KB-7F69
S168 Fix 3 Root Causes + Automation Gaps Report
4 min read Revision 1
reports168chaoscountingrunnerdieu26dieu312026-03-26
S168 — Fix 3 Root Causes + Automation Gaps Report
Date: 2026-03-26 | Agent: Claude CLI (claude-go) PR: #638 (MERGED) | Post-deploy verified: 2026-03-26T11:06 UTC
Phase A: Counting Integrity
A1: verify_counts() crash fix
- Before: ERROR: column "code" does not exist (species_collection_map)
- Root cause: meta_catalog.code_column = 'code' but table uses 'species_code'
- Fix: Updated code_column + hardened function to check column existence
- After: Returns 23 rows, no crash. 1 MISMATCH (CAT-023 birth_registry live drift).
A2: D26 measurements invisible to runner
- Before: MSR-D26-001/002/004 method=1, runner only loads method=2
- Fix: Updated to method=2, target_type='pg_query'
- After: Runner loads 13 measurements (was 10). D26 checks execute.
A3: CAT-ALL drift investigation
- CAT-ALL = 19603, atom_sum = 19504, delta = 99
- Root cause: birth_registry (CAT-023) count drifts due to live traffic
- verify_counts() shows: stored=17635, live=18570 (ongoing inserts)
- Not a bug - live system behavior. Count refresh would need to run more often.
Phase B: Runner/Cron Operability
B1: Cron env wiring
- Before: Reads PG_USER/PG_DATABASE (don't exist in .env), falls back to defaults
- Fix: Hardcode directus user/db, read only PG_PASSWORD from .env
- After: DATABASE_URL correctly constructed
B2: Watchdog hard fail
- Before: Missing token -> exit 0 (silent skip)
- Fix: Missing token -> exit 1 (hard failure with alert message)
- After: Verified: empty token = exit 1
B3: Independent scanner cron
- Before: No separate scanner cron
- Fix: Added scanner-counts.sh (verify_counts via docker exec, every 3h)
- After: crontab shows 3 entries: integrity/6h, watchdog/1h, scanner/3h
B4: meta_catalog cleanup path
- Not attempted - deprecate_entity()/retire_entity() investigation deferred to future session.
Phase C: Validation Order
C1: DOT:UNKNOWN DEFAULT fix
- Before: DEFAULT 'DOT:UNKNOWN' rejected by fn_validate_dot_origin (not pipe-separated)
- Fix: Changed DEFAULT to 'DIRECTUS' (whitelisted prefix, no pipe check)
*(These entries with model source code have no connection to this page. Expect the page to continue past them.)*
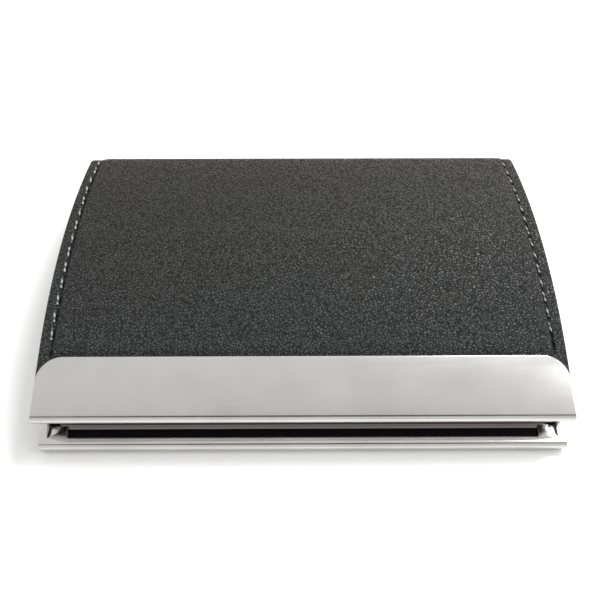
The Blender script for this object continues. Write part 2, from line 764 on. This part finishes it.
# Each CAD node that is kept with its edges eased: the new name, how wide the easing is, and
# its material, body and slot.
eased_parts = [
    ("card_tray", "pressed_card_tray", 0.07 * mm, steel_finish, "base", "satin_steel"),
    ("magnet_bar", "moulded_magnet_bar", 0.05 * mm, bar_plastic, "lid", "bar_plastic"),
    ("tray_liner", "flocked_liner", 0.05 * mm, flock, "base", "liner"),
    ("lid_lining", "lid_inner_lining", 0.08 * mm, lining_cloth, "lid", "lining_fabric"),
    ("spine_lining", "spine_inner_lining", 0.06 * mm, lining_cloth, "base", "lining_fabric"),
]
# The linings' cut sizes and the board each is glued to. The spine lining's length along its
# bend is an estimate.
for node, name, ease, finish, body, slot in eased_parts:
    piece = eased_copy(node, name, ease)
    wear(piece, finish)
    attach(piece, body)

for node, finish in (
    ("lid_board", board_stock), ("base_board", board_stock), ("spine_board", board_stock),
    ("lid_foam", foam_sheet), ("closing_magnets", nickel),
):
    wear(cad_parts[node], finish)

# ---- Camera, floor and light ----

def camera():
    """The view from above the front edge, fitted to the case's own corners and seams."""
    turned = radians(-0.23)
    down = radians(54.28)
    data = bpy.data.cameras.new("camera")
    data.sensor_width = 36
    data.lens = 33.6
    data.clip_start = 0.005
    obj = bpy.data.objects.new("camera", data)
    bpy.context.collection.objects.link(obj)
    turn = Matrix.Rotation(turned, 4, "Z")
    dip = Matrix.Rotation(pi / 2 - down, 4, "X")
    obj.matrix_world = Matrix.Translation((-0.71 * mm, -69.39 * mm, 98.52 * mm)) @ turn @ dip
    bpy.context.scene.camera = obj


camera()
bpy.ops.object.select_all(action="DESELECT")
bpy.ops.mesh.primitive_plane_add(size=3, location=(0, 0, -0.05 * mm))
ground = bpy.context.object
ground.name = "floor"
# White coated card: bright, even and without shine.
floor_paint, _, floor_shader = new_material("white_card")
floor_shader.inputs["Base Color"].default_value = to_linear("#fcfcfb")
floor_shader.inputs["Roughness"].default_value = 0.9
wear(ground, floor_paint)

world = bpy.data.worlds.new("studio")
bpy.context.scene.world = world
world.use_nodes = True
sky = world.node_tree
background = sky.nodes["Background"]
look = add_node(sky, "ShaderNodeTexCoord").outputs["Generated"]
# White all round, brighter behind the case on the right, and dark where the camera stands:
# the steel's bends mirror that dark patch as a thin line.
towards_back = add_node(
    sky, "ShaderNodeVectorMath", {"operation": "DOT_PRODUCT"}, i0=look, i1=(0.55, 0.7, 0.45)
)
back_light = add_node(
    sky, "ShaderNodeMapRange", {"interpolation_type": "SMOOTHSTEP"},
    Value=towards_back.outputs["Value"], i1=0.5, i2=0.95, i3=0.92, i4=1.2,
)
side_on = add_node(
    sky, "ShaderNodeVectorMath", {"operation": "MULTIPLY"}, i0=look, i1=(0.15, 1.0, 1.0)
)
level_look = add_node(sky, "ShaderNodeVectorMath", {"operation": "NORMALIZE"}, i0=side_on.outputs["Vector"])
towards_camera = add_node(
    sky, "ShaderNodeVectorMath", {"operation": "DOT_PRODUCT"},
    i0=level_look.outputs["Vector"], i1=(0.0, -0.53, 0.848),
)
camera_shade = add_node(
    sky, "ShaderNodeMapRange", {"interpolation_type": "SMOOTHSTEP"},
    Value=towards_camera.outputs["Value"], i1=0.972, i2=0.99, i3=1.0, i4=0.05,
)
sky_strength = add_node(
    sky, "ShaderNodeMath", {"operation": "MULTIPLY"},
    i0=back_light.outputs["Result"], i1=camera_shade.outputs["Result"],
)
background.inputs["Color"].default_value = (1, 1, 1, 1)
sky.links.new(sky_strength.outputs["Value"], background.inputs["Strength"])

lamp_distance = 0.62
# One softbox over the back right corner gives the hide its sheen, and a wider, lower one on
# the right lights the grain there.
for name, direction, energy, size in (
    ("back_right_softbox", (0.46, 0.47, 0.75), 3.0, 0.2),
    ("right_softbox", (0.84, 0.12, 0.52), 1.1, 0.36),
):
    lamp_data = bpy.data.lights.new(name, "AREA")
    lamp_data.energy = energy
    lamp_data.shape = "DISK"
    lamp_data.size = size
    lamp = bpy.data.objects.new(name, lamp_data)
    bpy.context.collection.objects.link(lamp)
    lamp.location = Vector(direction) * lamp_distance
    lamp.rotation_euler = lamp.location.to_track_quat("Z", "Y").to_euler()
bpy.context.scene.view_settings.view_transform = "Standard"
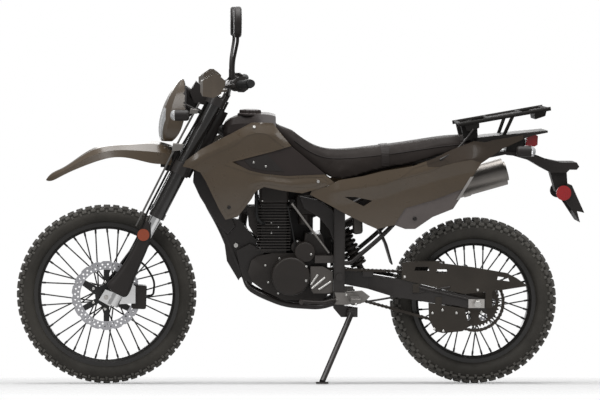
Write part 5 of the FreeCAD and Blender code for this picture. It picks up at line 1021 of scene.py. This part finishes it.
@dataclass
class SeatTrim:
    """Strap and piping of the seat.

    Args:
        strap_x: Where the strap crosses, on the upright bike.
        strap_width: Width of the strap.
        strap_wall: Height of the strap over the cover.
        strap_sunk: Depth of its inner face under the cover.
        middle_z: Height of the line that the strap goes round.
        away: Where looks at the seat start, from that line or from the middle plane.
        sweep: First turn and length of the strap's arc, in degrees.
        strap_steps: Facets of the strap.
        drop: How far below the top the piping runs.
        reach: Front and rear end of the piping.
        pipe_steps: Steps of the piping.
        radius: Radius of the piping.
        view: Heights between which the seat's top is looked for.
    """

    strap_x: float = 359.0
    strap_width: float = 30.0
    strap_wall: float = 3.0
    strap_sunk: float = 1.0
    middle_z: float = 870.0
    away: float = 400.0
    sweep: tuple = (-8, 196)
    strap_steps: int = 40
    drop: float = 34.0
    reach: tuple = (10.0, 690.0)
    pipe_steps: int = 44
    radius: float = 2.0
    view: tuple = (1300, 600)

    def build(self, shop: Workshop, seat: Object) -> Object:
        """Makes the strap and the piping on the finished seat.

        Args:
            shop: Workshop.
            seat: The seat piece.
        Returns:
            The trim piece.
        """
        tree = tree_over(seat.data)
        meshes = [self._strap(shop, tree)] + [self._piping(shop, tree, side) for side in (-1, 1)]
        return shop.piece("seat_trim", joined("seat_trim", meshes), "seam", "frame")

    def _cast(self, shop: Workshop, tree: BVHTree, start: tuple, end: tuple) -> tuple:
        """First point of the seat between two upright points, with its normal."""
        first = shop.stance.point(*start)
        return tree.ray_cast(first, (shop.stance.point(*end) - first).normalized())[:2]

    def _strap(self, shop: Workshop, tree: BVHTree) -> Mesh:
        """Band over the seat from one lower edge to the other."""
        work = bmesh.new()
        rows = []
        for k in range(self.strap_steps + 1):
            turn = math.radians(self.sweep[0] + self.sweep[1] * k / self.strap_steps)
            found = {}
            for x in (self.strap_x - self.strap_width / 2, self.strap_x + self.strap_width / 2):
                start = (x, -self.away * math.cos(turn), self.middle_z + self.away * math.sin(turn))
                found[x] = self._cast(shop, tree, start, (x, 0, self.middle_z))
            if all(place is not None for place, _ in found.values()):
                low, high = ([place + normal * (lift * MM) for place, normal in found.values()]
                             for lift in (-self.strap_sunk, self.strap_wall))
                rows.append([work.verts.new(p) for p in (*low, *reversed(high))])
        skin(work, rows, True, False)
        for end in (rows[0], rows[-1]):
            work.faces.new(end)
        return mesh_of(work, "strap")

    def _piping(self, shop: Workshop, tree: BVHTree, side: int) -> Mesh:
        """Piping along one side of the seat."""
        points = []
        for k in range(self.pipe_steps + 1):
            x = self.reach[0] + (self.reach[1] - self.reach[0]) * k / self.pipe_steps
            top, _ = self._cast(shop, tree, (x, 0, self.view[0]), (x, 0, self.view[1]))
            if top is None:
                continue
            height = shop.stance.upright(top).z - self.drop
            place, normal = self._cast(shop, tree, (x, side * self.away, height), (x, 0, height))
            if place is not None:
                points.append(place + normal * (0.3 * MM))
        return tube_along(shop, "piping", points, self.radius)


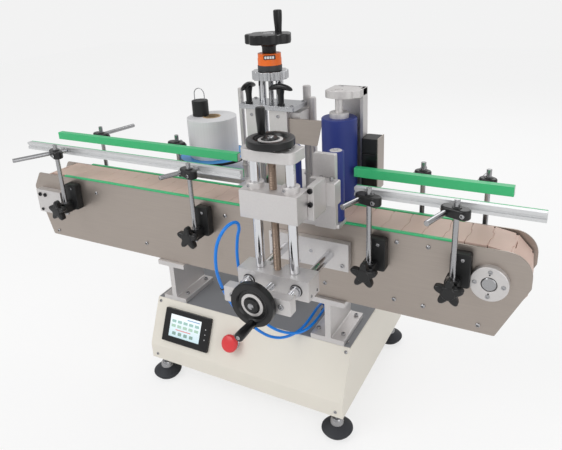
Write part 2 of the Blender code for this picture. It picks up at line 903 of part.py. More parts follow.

- After: New records get valid _dot_origin automatically
Post-Deploy Production Evidence
Health
{"status":"healthy","data_integrity":{"document_count":593,"ratio":1.48,"sync_status":"ok"}}
System Issues
{"totals":{"all":3,"critical":2,"warning":1}}
- #2157: Watchdog beacon (by design)
- #2763: 1 Gemini chaos residue CHAOS-R3-GEM-SRC (per mission: do not delete)
- #3338: verify_counts 1 mismatch (birth_registry live drift)
Crontab
0 */6 * * * .../cron-integrity.sh (Dieu 31 runner)
0 * * * * .../watchdog-monitor.sh (watchdog)
0 */3 * * * .../scanner-counts.sh (D26 scanner)
Scanner Run (s168-final)
Loaded 13 measurements (was 10)
PASS: 10 | FAIL: 2 | ERROR: 0
Pass Rate: 83.3% (10/12)
Gemini Residue Status
1 record: entity_dependencies id=353 (CHAOS-R3-GEM-SRC -> CHAOS-R3-GEM-TGT). NOT deleted per mission constraint.
Self Check
| # | Item | Status |
|---|---|---|
| 1 | verify_counts() runs on production? | DAT (23 rows) |
| 2 | D26 checks in runner log? | DAT (MSR-D26-001/002/004) |
| 3 | Cron env correct, no fallback? | DAT |
| 4 | Watchdog hard fail on missing token? | DAT |
| 5 | Scanner cron entry exists? | DAT (0 */3 * * *) |
| 6 | Smoke test? | N/A (script not on VPS) |
| 7 | Production URLs verified? | DAT |
| 8 | PR merged (4 GREEN, no --admin)? | DAT (#638) |
| 9 | Report uploaded? | DAT |
| 10 | Gemini residue documented? | DAT |
S168 DONE. 3 root causes fixed. Runner 10→13 measurements. Cron 2→3 entries.